Foreign portfolio investment, FPI, into the stock market rose by 167.8 percent, Year-on-Year (YoY), to N118.92 billion in February 2024 from N44.52 billion in the corresponding period in 2023 buoyed by improved liquidity in the foreign exchange (FX) market following reforms by the Central Bank of Nigeria, CBN.

The Nigerian Exchange Limited (NGX) disclosed this in its Domestic and Foreign Portfolio Investment report for February 2024, which showed a 0.3 percentage point increase to 11.78 per cent in share of FPI in the total equities transaction of N1.009 trillion during the period.

Similarly, the foreign investors’ stake rose Month-on-Month (MoM) by 23.9 percent to N65.81 billion from N53.11 billion in January 2024.

Also the foreign portfolio investors’ contribution to the total equities transaction rose to 18.39 percent from 8.15 percent between January and February 2024.

Further analysis shows that Year-to-Date, YtD, FPI inflw at N40.71 billion, represents 37.9 percent of the total foreign investors’ commitment, while outflow at N78.21 billion, represents 62.1 percent of the foreign portfolio investment.

Investment analysts had indicated that stability in the foreign exchange market would result in improved FPI inflow.

David Adonri, Vice Chairman, Highcap Securities, had projected that resurgence of foreign investment inflow into the stock market if the Central Bank of Nigeria (CBN) sustain remittance of trapped funds to foreign investors.

He said: “Foreign investors’ confidence was seriously eroded by their trapped funds in Nigeria. Many of them have consequently been inactive for the past few years.

“Since this administration has made it a cardinal objective to clear the outstanding remittances, there is a silver lining for FPIs that can encourage their return. If CBN sustains the remittance of trapped funds to foreign investors, more FPI may start flowing in this year and henceforth.

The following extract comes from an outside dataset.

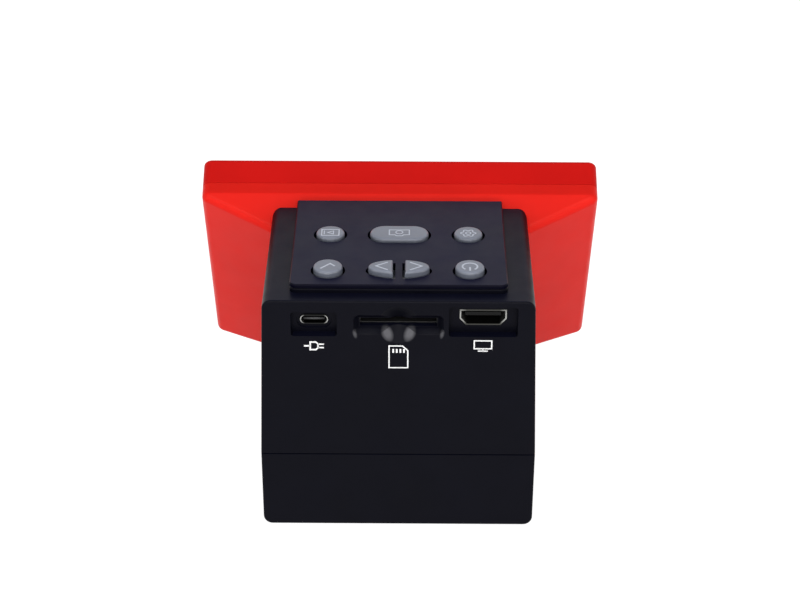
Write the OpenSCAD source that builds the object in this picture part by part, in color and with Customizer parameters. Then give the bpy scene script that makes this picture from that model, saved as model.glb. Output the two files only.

“Foreign investors will invest where they can move their capital in and out without hindrance. If the profitability, liquidity and safety of investment in Nigeria are assured and country risk is negligible, FPI will flow in.

Simiarly, Oluwaseun Dosumu, Head of Research, Parthian Securities, said: “The resurgence of foreign investors in the Nigerian market is contingent upon the policies and dynamics of the foreign exchange market in 2024. The preceding year, 2023, witnessed a weakened state of exchange rate fundamentals within the Nigerian forex market, primarily attributed to a decline in foreign exchange supply.

“With the anticipation of an enhancement in supply during the year, there is a potential for a modest upturn in foreign portfolio investment in the Nigerian Exchange.”